Banque Laurentienne : encore un fleuron québécois qui se délite

2020/10/22 | Par Pierre Beaulne

Lors du remaniement à la direction de la Banque Laurentienne, les médias ont braqué les projecteurs sur la nomination de Rania Llewellin, issue de la Banque Scotia, comme première femme à la tête d’une banque canadienne, ce qui mérite certes d’être souligné.

Encore que Jeannine Guillemin Wood (nommée « homme du mois » par la revue Commerce en 1976) ait été la première femme nommée présidente du conseil d’administration d’une banque, en l’occurrence cette même Banque Laurentienne.

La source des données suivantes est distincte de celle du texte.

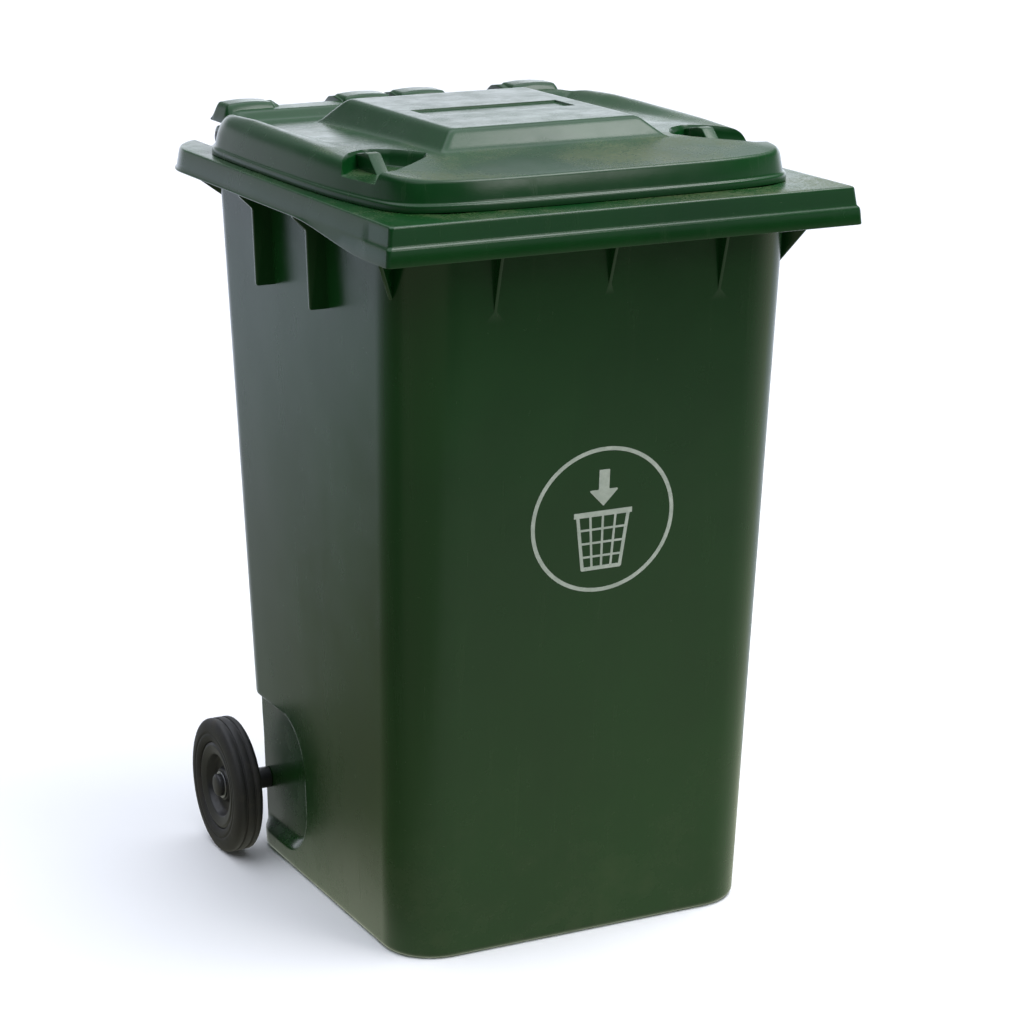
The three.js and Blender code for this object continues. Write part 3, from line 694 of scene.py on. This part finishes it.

Ou Monique Leroux qui a dirigé le Mouvement Desjardins de 2008 à 2016. Mais ce que cette nomination concrétise avant tout c’est l’emprise croissante de la finance de Bay Street sur les destinées de la Banque Laurentienne.

Pour saisir la dynamique en cours, il faut remonter au tournant des années 1990 quand la BL a fait l’acquisition des portefeuilles de North American Trust, puis de la Compagnie de fiducie Sun Life, regroupant ces institutions dans sa division des Services aux intermédiaires, renommée B2B Trust en 2000 (Business to Business). Ces compagnies avaient la particularité d’opérer la distribution de produits financiers à travers un réseau de courtiers et conseillers financiers indépendants, surtout au Canada hors Québec.

En 2011, à la suite de l'acquisition du Groupe de sociétés MRS, B2B Trust est devenue le principal fournisseur indépendant de comptes et de services d'investissement destinés aux conseillers financiers au Canada. En 2012, la société a acquis le statut de banque, aux termes de l’Annexe I, et a été renommée B2B Bank. L’acquisition de la Fiducie AGF, appuyée par la Caisse de Dépôt et Placements, a suivi en 2012. La B2B a son siège social à Toronto. Elle fournit des services financiers à plus de 27 000 professionnels de la finance.

François Desjardins, a été nommé à la tête de B2B en 2004.  Il avait fait sa marque au sein de la BL comme dirigeant du Centre télébancaire, organisant la numérisation des services. En 2006 il est devenu v.p. exécutif de la Banque Laurentienne, puis président et chef de la direction de la banque en 2015, tout en conservant la responsabilité des activités de B2B.

Fort de ses succès à la tête de B2B, qu’il dirigeait depuis Toronto, il a entrepris en novembre 2016 de transformer la BL selon sur un modèle semblable fortement numérisé et centré sur les conseillers financiers. C’était assez téméraire vu que les opérations au Québec se faisaient surtout à travers un réseau de succursales. On assiste alors à un double transfert. Le centre de gravité se déplace de la maison mère à la succursale tandis que le centre d’opérations se déplace de Montréal vers Toronto. En 2012, la Banque Laurentienne comptait 11 Canadiens français sur 13 au Conseil d’administration. En 2018, elle n’en compte plus que 2 sur 9. La proportion des prêts faits au Québec qui s’élevait à 58 % en 2015 a glissé à 45 %.

Le plan de transformation s’est avéré un fiasco, et explique sans doute le départ précipité « à la retraite » de François Desjardins en juin 2020. Le réseau de succursales est passé de 150 à 83, les services au comptoir ont été abandonnés au profit des services conseils. Une négociation très âpre a été menée contre le syndicat. Bilan. Sur les quelque 2200 travailleurs syndiqués que comptait la banque en 2015, il n’en reste que 680. Le cours de l’action de la Laurentienne qui valait 52 $ en 2015 a commencé à glisser en 2018 pour tomber à moins de 30 $. Suite à la pandémie, et pour la première fois depuis 1993 dans le secteur financier canadien, le dividende trimestriel a été sabré. Le tableau n’est pas reluisant.

Ce qui fonctionne ailleurs ne fonctionne pas nécessairement au Québec. De sérieux coups de barre sont à donner pour mettre en oeuvre des solutions aux problèmes de dysfonctionnement de cette institution.